> [Task description]:
Among the entries below, one stretch runs from the line that contains "at radius x" through the line that contains "for node in". Repeat that stretch exactly, ends included, and only that.

> [Provided records]:
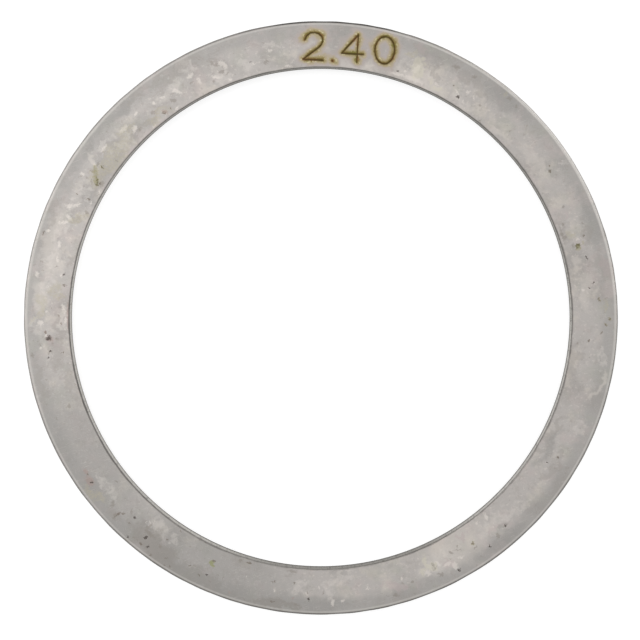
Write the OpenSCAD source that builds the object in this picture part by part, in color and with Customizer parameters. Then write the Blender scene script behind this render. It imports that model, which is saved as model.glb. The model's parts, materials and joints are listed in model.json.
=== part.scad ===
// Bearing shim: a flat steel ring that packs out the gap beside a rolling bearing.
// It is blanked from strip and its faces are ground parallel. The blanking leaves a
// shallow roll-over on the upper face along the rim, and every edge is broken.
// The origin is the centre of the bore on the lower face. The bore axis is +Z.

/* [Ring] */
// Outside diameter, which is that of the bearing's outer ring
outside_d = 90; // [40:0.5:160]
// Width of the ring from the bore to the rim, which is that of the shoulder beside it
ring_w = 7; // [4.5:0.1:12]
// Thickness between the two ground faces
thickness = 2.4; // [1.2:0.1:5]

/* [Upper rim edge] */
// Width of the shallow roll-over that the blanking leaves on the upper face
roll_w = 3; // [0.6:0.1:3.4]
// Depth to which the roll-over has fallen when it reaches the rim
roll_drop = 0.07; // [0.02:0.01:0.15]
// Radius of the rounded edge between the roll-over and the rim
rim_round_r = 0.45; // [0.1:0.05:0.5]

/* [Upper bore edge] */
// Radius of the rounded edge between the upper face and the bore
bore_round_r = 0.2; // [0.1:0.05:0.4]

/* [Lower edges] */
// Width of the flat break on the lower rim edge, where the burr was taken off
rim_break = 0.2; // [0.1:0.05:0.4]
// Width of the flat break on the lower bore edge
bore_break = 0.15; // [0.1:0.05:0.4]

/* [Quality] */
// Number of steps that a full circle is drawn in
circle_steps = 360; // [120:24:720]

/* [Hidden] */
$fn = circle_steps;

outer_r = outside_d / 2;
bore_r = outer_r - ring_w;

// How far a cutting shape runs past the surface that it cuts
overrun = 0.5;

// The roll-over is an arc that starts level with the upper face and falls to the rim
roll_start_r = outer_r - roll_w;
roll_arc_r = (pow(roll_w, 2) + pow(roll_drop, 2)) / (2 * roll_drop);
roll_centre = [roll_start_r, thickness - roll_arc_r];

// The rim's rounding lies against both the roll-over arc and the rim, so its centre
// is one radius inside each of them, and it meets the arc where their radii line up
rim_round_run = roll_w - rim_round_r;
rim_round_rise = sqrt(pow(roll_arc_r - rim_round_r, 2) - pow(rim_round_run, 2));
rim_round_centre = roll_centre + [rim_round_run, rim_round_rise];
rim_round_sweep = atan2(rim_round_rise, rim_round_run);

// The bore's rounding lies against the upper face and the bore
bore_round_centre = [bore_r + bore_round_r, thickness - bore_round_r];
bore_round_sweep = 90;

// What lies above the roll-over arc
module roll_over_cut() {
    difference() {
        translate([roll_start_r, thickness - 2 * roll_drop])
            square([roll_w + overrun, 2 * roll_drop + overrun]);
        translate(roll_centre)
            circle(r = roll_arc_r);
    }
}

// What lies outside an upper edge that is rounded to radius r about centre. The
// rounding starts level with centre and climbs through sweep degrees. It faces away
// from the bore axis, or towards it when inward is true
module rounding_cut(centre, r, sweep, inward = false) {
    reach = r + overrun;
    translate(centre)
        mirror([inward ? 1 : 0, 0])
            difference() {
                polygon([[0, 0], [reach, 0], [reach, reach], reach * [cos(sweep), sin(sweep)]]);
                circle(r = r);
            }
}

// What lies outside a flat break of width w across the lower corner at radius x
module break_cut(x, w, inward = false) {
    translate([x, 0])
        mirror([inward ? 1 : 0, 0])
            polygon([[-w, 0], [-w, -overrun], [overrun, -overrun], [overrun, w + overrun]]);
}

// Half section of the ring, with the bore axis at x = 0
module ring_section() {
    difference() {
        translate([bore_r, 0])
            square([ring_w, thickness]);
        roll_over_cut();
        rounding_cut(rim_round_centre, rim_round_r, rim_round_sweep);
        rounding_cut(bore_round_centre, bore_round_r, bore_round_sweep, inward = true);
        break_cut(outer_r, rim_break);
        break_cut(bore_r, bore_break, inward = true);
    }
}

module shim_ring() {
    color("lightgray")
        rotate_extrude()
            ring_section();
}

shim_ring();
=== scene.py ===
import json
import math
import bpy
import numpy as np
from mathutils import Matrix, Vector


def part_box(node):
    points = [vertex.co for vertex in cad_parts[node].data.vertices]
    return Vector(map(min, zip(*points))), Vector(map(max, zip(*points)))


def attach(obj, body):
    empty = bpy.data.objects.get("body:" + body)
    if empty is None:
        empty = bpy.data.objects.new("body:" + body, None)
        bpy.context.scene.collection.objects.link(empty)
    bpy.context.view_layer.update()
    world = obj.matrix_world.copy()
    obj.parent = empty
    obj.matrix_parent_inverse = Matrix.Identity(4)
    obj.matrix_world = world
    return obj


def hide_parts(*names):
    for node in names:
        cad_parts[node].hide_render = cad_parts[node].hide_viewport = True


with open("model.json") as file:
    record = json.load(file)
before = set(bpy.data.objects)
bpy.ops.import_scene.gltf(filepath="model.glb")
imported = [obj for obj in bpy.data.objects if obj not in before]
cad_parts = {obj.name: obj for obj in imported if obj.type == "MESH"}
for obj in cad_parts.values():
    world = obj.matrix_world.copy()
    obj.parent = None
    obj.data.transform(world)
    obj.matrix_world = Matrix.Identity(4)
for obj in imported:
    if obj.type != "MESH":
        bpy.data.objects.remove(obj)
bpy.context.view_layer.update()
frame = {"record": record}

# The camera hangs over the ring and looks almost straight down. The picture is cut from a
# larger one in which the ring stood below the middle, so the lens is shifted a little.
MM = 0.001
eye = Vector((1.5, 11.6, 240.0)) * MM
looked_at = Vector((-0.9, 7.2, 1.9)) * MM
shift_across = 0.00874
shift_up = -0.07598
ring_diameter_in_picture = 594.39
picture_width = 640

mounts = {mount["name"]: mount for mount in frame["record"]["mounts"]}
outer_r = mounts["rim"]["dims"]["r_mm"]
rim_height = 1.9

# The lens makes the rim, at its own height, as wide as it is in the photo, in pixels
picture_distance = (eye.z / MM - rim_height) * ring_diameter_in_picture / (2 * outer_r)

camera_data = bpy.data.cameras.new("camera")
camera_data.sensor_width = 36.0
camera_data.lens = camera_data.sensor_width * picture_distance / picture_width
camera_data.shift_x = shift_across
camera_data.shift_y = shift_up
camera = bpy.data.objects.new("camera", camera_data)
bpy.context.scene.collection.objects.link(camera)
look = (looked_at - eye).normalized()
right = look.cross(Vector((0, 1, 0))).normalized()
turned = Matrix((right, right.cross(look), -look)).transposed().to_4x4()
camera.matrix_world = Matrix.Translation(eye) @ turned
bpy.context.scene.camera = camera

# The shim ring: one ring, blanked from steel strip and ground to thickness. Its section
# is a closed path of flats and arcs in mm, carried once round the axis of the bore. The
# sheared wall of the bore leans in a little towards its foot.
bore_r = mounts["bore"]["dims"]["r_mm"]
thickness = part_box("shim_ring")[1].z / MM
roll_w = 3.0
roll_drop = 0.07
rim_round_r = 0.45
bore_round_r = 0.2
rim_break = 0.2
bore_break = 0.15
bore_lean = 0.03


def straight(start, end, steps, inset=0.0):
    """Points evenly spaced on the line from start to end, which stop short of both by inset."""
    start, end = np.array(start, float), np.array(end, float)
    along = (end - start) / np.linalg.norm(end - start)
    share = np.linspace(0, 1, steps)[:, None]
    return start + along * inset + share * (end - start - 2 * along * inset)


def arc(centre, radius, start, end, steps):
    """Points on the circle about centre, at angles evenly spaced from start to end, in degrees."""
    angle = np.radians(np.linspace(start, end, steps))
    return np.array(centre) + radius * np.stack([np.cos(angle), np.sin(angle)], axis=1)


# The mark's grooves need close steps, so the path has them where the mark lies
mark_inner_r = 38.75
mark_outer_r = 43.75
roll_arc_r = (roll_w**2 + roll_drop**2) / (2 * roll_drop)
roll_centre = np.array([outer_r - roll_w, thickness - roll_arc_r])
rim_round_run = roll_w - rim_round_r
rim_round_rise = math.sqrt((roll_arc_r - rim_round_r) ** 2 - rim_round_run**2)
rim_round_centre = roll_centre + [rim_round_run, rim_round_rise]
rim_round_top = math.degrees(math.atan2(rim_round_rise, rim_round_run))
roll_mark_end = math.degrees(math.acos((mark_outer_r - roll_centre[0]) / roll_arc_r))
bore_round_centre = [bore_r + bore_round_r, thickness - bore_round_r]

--

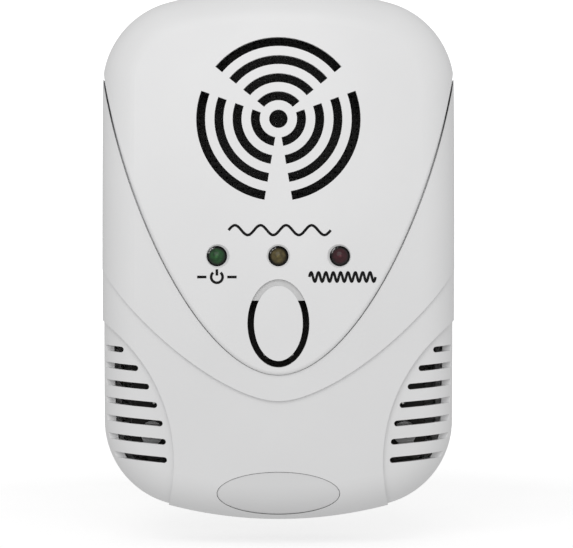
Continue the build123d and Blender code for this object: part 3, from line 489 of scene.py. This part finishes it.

> [Written response]:
// What lies outside a flat break of width w across the lower corner at radius x
module break_cut(x, w, inward = false) {
    translate([x, 0])
        mirror([inward ? 1 : 0, 0])
            polygon([[-w, 0], [-w, -overrun], [overrun, -overrun], [overrun, w + overrun]]);
}

// Half section of the ring, with the bore axis at x = 0
module ring_section() {
    difference() {
        translate([bore_r, 0])
            square([ring_w, thickness]);
        roll_over_cut();
        rounding_cut(rim_round_centre, rim_round_r, rim_round_sweep);
        rounding_cut(bore_round_centre, bore_round_r, bore_round_sweep, inward = true);
        break_cut(outer_r, rim_break);
        break_cut(bore_r, bore_break, inward = true);
    }
}

module shim_ring() {
    color("lightgray")
        rotate_extrude()
            ring_section();
}

shim_ring();
=== scene.py ===
import json
import math
import bpy
import numpy as np
from mathutils import Matrix, Vector


def part_box(node):
    points = [vertex.co for vertex in cad_parts[node].data.vertices]
    return Vector(map(min, zip(*points))), Vector(map(max, zip(*points)))


def attach(obj, body):
    empty = bpy.data.objects.get("body:" + body)
    if empty is None:
        empty = bpy.data.objects.new("body:" + body, None)
        bpy.context.scene.collection.objects.link(empty)
    bpy.context.view_layer.update()
    world = obj.matrix_world.copy()
    obj.parent = empty
    obj.matrix_parent_inverse = Matrix.Identity(4)
    obj.matrix_world = world
    return obj


def hide_parts(*names):
    for node in names:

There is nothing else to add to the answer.